Since there’s plenty of time for reading these days and Press Box Publicity was kind enough to send a review copy of “Coach to Coach: An Empowering Story About How to Be a Great Leader” by Martin Rooney (Wiley, $23.00), let’s go there and see.  Wherever it might wish itself shelved – “BUSINESS & ECONOMICS/Motivational” says the back flap – this book is a selfhelp work of fiction based on true events, light and breezy, its 30,000 or so words stretched ambitiously across 182 hardcover pages.

It’s a sparse sort of football-themed remake of Eliyahu Goldratt’s “The Goal” – that genrebending tale of production dynamics that save a manufacturing floor and a marriage, 15 years before “Who Moved My Cheese?” reduced American business literature to a coloring book.  “Coach to Coach” feels like a book a mentor gives a young man starting-out in coaching after getting through college without reading a full-length anything.  Maybe it knows its audience too well.

It also feels like this hardcover is but the opening gambit in a multimedia extravaganza, to be followed by a TED Talk, corporate speaking engagements and the ubiquitous podcast.  Nothing in the book is wrong.  And nothing in the book is complex.  Promoters and participants in this genre would have us believe they take mankind’s greatest mysteries and distill them to their essence, roughly one mystery a week, like Gurudev channeling Sudharshan Kriya after a decade in isolation.

Unlikely.  Their selfhelp magic works in inverse proportion to a reader’s experience outside the genre:

“Empathy is first about spending time thinking about where someone is coming from.  Only then can you help them get to where they want to go.  And the only way to ‘hear’ where someone wants to go is to take the time to listen.”

That is an aphorism Martin Rooney’s coach, Brian Knight, writes in his coaching notebook the night before his team’s “big home game” about 4/5 of the way through his book.  That it’s italicized says quite a bit.

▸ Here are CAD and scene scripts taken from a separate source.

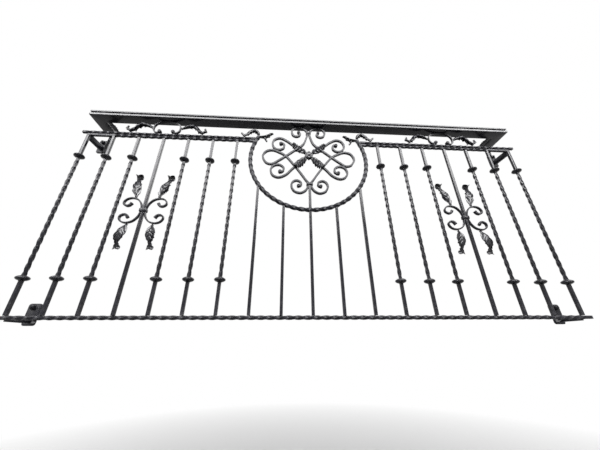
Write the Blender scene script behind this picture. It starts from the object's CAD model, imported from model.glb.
# %% [markdown]
# # A wrought iron balcony
# The railing arrives as a fixed frame of exact solids. This lesson forges finer pieces over
# them, in the order of a smith's work: the bars are drawn out and twisted straight, the scrolls
# are bent, and the leaves are chased flat and then curled. The frame stays where it is.

# %% Load the frame
from math import cos, exp, floor, pi, radians, sin, sqrt

import bmesh
import bpy
from mathutils import Matrix, Vector


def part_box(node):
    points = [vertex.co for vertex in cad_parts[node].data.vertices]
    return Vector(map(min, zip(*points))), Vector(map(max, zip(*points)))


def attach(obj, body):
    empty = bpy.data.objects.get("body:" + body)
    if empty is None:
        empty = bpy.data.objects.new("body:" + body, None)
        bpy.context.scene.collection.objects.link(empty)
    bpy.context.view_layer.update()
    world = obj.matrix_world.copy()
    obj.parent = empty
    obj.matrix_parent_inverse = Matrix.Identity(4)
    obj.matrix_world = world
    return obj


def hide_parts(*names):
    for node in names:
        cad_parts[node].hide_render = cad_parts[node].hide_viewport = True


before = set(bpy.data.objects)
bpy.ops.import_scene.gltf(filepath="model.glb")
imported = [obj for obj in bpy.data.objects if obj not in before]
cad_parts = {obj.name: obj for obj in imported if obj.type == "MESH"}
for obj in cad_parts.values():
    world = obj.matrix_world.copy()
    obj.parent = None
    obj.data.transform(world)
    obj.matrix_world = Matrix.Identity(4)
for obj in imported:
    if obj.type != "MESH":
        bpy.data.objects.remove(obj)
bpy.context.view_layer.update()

print("nodes in the frame:", len(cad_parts))

# %% [markdown]
# ## The eye
# The railing hangs above a street and is seen from below and a little to the left of its
# middle. A wide lens makes the outer bars lean. A camera can be aimed with a constraint, but
# this one also rolls a little, so its three axes are worked out from its heading, tilt and roll.

# %% Place the camera
heading, tilt, roll = radians(3.74), radians(25.27), radians(-0.44)
eye_at, focal_length = (0.974, -1.104, -0.0855), 15.162
ahead = Vector((sin(heading), cos(heading), 0))
aside = Vector((cos(heading), -sin(heading), 0))
sky_way = Vector((0, 0, 1))
looking = cos(tilt) * ahead + sin(tilt) * sky_way
head_up = -sin(tilt) * ahead + cos(tilt) * sky_way
eye_right = cos(roll) * aside + sin(roll) * head_up
eye_up = -sin(roll) * aside + cos(roll) * head_up

lens = bpy.data.cameras.new("street_view")
lens.lens, lens.sensor_width = focal_length, 36
lens.clip_start, lens.clip_end = 0.01, 100
eye = bpy.data.objects.new("street_view", lens)
eye.matrix_world = Matrix.Translation(eye_at) @ Matrix(
    (eye_right, eye_up, -looking)).transposed().to_4x4()
bpy.context.collection.objects.link(eye)
bpy.context.scene.camera = eye
bpy.context.scene.view_settings.view_transform = "Standard"
print("camera at", tuple(round(c, 3) for c in eye.location))

# %% [markdown]
# ## Light
# An overcast sky lights the iron from the front and above, and shows in it as a broad pale
# reflection. One wide area lamp stands for that sky. A second one is seen only by glossy rays,
# because a real sky is far brighter in a reflection than the light that it spreads. It hangs a
# little in front of the first, since of two lamps in one place a ray meets only one. Two small
# weak lamps keep the ends and the back from going flat.

# %% Hang the lamps
mid_x = 1.1
sky_wide, sky_high = 11.0, 2.8


def lamp(name, place, aim, wide, high, watts, soft=True):
    """An area lamp that faces aim. One that isn't soft shows only in reflections."""
    light = bpy.data.lights.new(name, "AREA")
    light.shape, light.size, light.size_y, light.energy = "RECTANGLE", wide, high, watts
    holder = bpy.data.objects.new(name, light)
    turn = (Vector(aim) - Vector(place)).to_track_quat("-Z", "Y")
    holder.matrix_world = Matrix.Translation(place) @ turn.to_matrix().to_4x4()
    holder.visible_diffuse = soft
    bpy.context.collection.objects.link(holder)


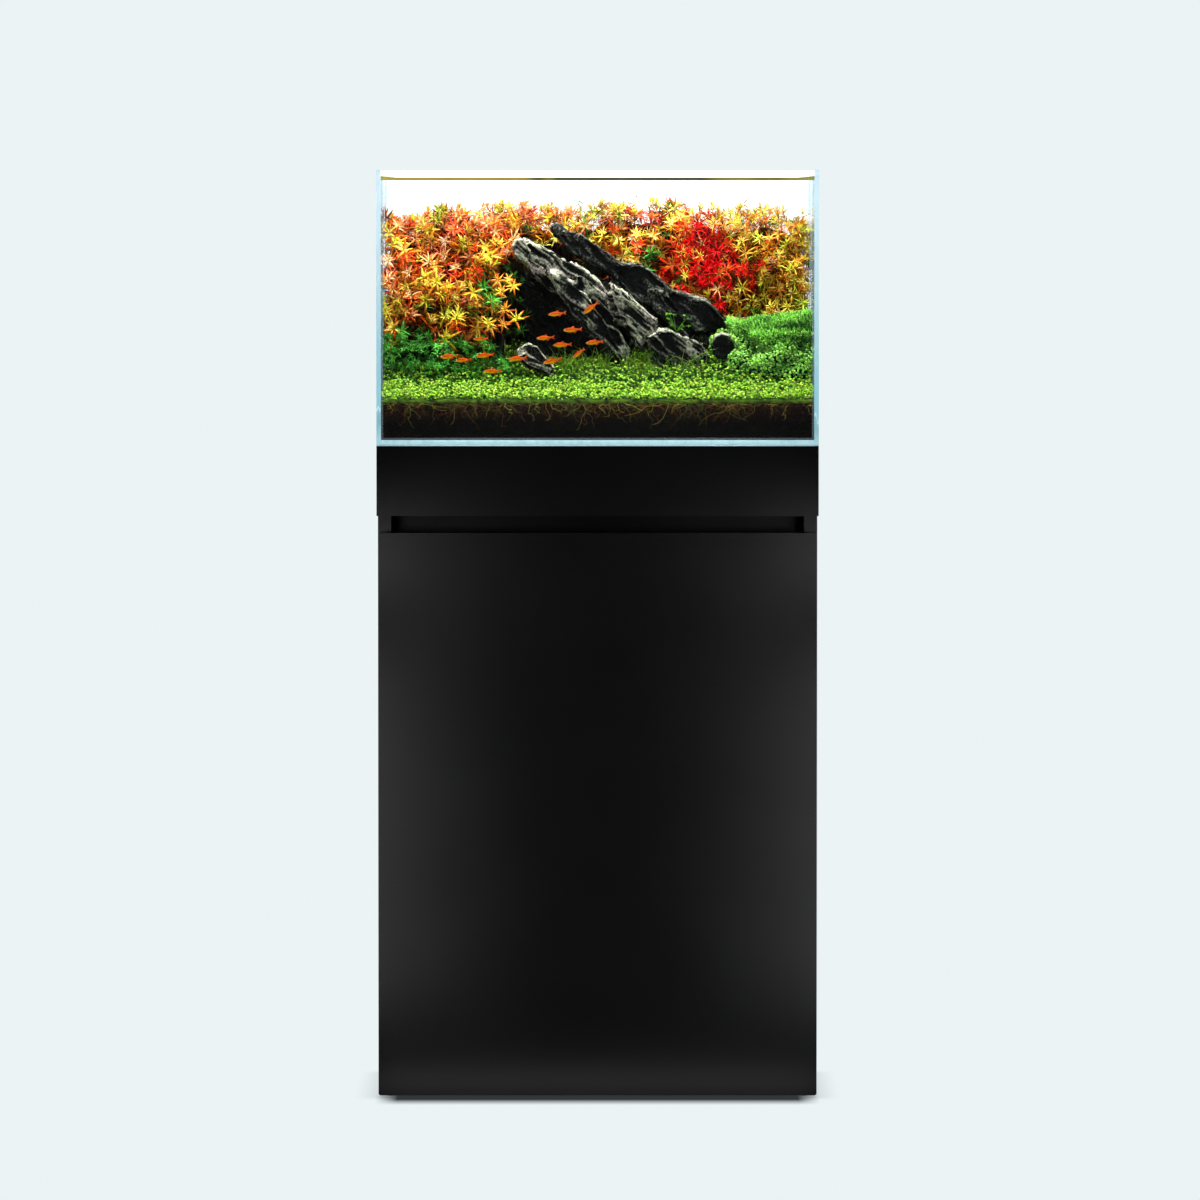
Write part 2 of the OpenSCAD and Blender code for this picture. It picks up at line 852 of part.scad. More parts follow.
side_panel_left();
side_panel_right();
bottom_panel();
top_panel();
back_panel();
front_apron();
groove_rail();
shelf();
shelf_pins();
cam_locks();
cam_bolts();
wood_dowels();
back_screws();
hose_grommets();
foot_inserts();
hinge_plate_lower();
hinge_plate_upper();
hinge_arm_lower();
hinge_arm_upper();
plate_screws();
arm_pins();
levelling_mat();
tank_bottom_pane();
tank_front_pane();
tank_back_pane();
tank_left_pane();
tank_right_pane();
corner_seams();
base_seams();
background_film();
soil();
water();
stone_main();
stone_spire();
stone_right();
stone_small();
stone_round();
stem_plants_left();
stem_plants_middle();
stem_plants_right();
carpet_plants();
moss_mound();
hairgrass();
fish();
hinge_link_lower();
hinge_link_upper();
door_panel();
hinge_cup_lower();
hinge_cup_upper();
cup_screws();
cup_pins();
door_bumpers();
foot_pad_front_left();
foot_pad_front_right();
foot_pad_rear_left();
foot_pad_rear_right();
foot_stem_front_left();
foot_stem_front_right();
foot_stem_rear_left();
foot_stem_rear_right();
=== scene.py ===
"""Looks for a planted aquarium on its cabinet stand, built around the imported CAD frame.

Lengths in this file are millimetres unless a name says otherwise; MM turns them into metres
when a mesh is made. Every piece stands on the body that carries the tank.
"""

import math

import bmesh
import bpy
import numpy as np
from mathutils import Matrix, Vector, noise

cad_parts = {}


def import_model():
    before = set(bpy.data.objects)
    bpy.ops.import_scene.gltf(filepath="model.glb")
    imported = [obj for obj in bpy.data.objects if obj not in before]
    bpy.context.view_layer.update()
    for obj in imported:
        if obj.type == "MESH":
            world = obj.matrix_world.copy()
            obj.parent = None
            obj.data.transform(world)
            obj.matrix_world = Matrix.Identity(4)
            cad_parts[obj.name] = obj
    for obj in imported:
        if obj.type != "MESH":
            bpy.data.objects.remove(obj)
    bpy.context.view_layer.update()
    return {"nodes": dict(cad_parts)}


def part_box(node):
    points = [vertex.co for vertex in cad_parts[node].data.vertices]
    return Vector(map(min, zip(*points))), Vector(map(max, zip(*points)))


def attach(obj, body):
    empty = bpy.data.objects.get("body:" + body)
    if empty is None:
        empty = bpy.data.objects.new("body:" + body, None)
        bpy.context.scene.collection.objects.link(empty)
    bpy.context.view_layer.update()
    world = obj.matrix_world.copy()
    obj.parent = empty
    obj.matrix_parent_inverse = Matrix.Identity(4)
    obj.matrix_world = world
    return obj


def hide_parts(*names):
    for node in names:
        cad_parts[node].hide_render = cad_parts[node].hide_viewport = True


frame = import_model()

MM = 0.001
TANK_BODY = "cabinet_and_tank"
SEED = 7


def box_mm(node):
    """Lowest and highest corner of a CAD node, in millimetres."""
    low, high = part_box(node)
    return np.array(low) / MM, np.array(high) / MM


# ---- Places, from the frame ----

GLASS_LOW, GLASS_HIGH = box_mm("tank_front_pane")
SOIL_LOW, SOIL_HIGH = box_mm("soil")
IN_X = SOIL_HIGH[0]
IN_FRONT = SOIL_LOW[1]
IN_BACK = SOIL_HIGH[1]
BED_Z = SOIL_LOW[2]
FRONT_Y = GLASS_LOW[1]
RIM_Z = GLASS_HIGH[2]
WATER_Z = box_mm("water")[1][2]
DOOR_LOW, DOOR_HIGH = box_mm("door_panel")

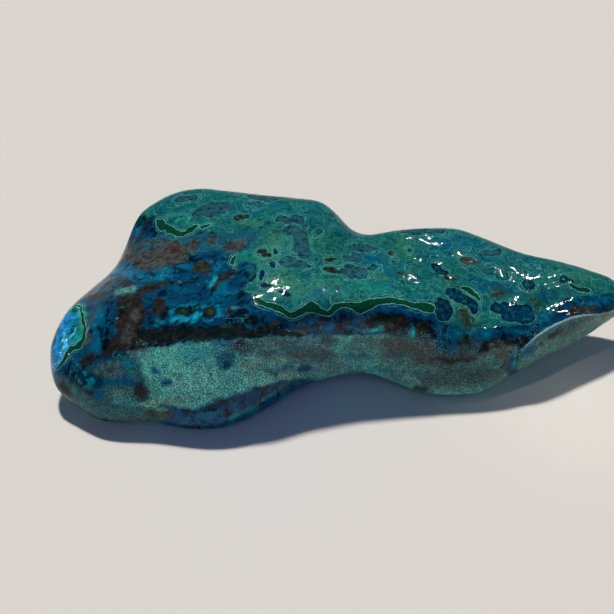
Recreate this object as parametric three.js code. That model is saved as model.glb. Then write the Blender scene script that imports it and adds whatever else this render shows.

A more sophisticated reader interested in improving himself as a coach might be better served by Nunyo Demasio’s “Parcells: A Football Life”.  About six times the length of “Coach to Coach” Demasio’s exhaustive biography shows how successful a man can be manipulating young men in football equipment while laying waste to the lives of those who love him.

Ah hah, see that, “Coach to Coach” gets right to the essence in a fraction of the time!

And whither the time you save not-reading long works about complex characters?

Rooney’s story is driven by an “old coach” who appears without exposition after Brian Knight’s linebacking corps underperforms, and the old coach teaches with stories.  In the spirit of that method, here’s a quick story about misplaced efficiency:

Mark kept a large dictionary on his desk in the marketing department at one of the nation’s largest insurers.  One day, Billy came by and spotted the dictionary.

“Hey bro,” Billy guffawed.  “What, haven’t you ever heard of Dictionary.com?”

“I have,” said Mark, a little annoyed by Billy’s question.

“We’re the same age,” Billy said, knowing he and Mark liked to flirt with Sarah, a project manager across the hall.  “Why are you wasting time looking things up in a big old book?”

“Have a seat,” Mark said, offering Billy a chair.  “There’s a secret I’m going to tell you.”

“Think I’ll stand if it’s all the same,” said Billy.  “But tell me the secret.”

“If you only go right to the words you know you don’t know,” said Mark, “you never get a chance to see all the words you don’t know you don’t know.”

“Wow!” said Billy, with deep admiration.  “I guess I never thought of it like that.”

“Happy to help,” said Mark.

“I’m going to go tell Sarah what a cool guy you are,” said Billy, giving Mark a fist-bump.

*

The truth of selfhelp books is they succeed at what they’re about, which is selling more selfhelp books.  It is rare such a book leaves you feeling less than you did when you began reading it and rarer still you remember its lesson a year later.  But they serve a purpose, and those of us who read often and deeply probably oughtn’t scoff often and deeply as we do at the genre.  You could do much worse than spend this quarantine reading selfhelp books.  You could do better, too.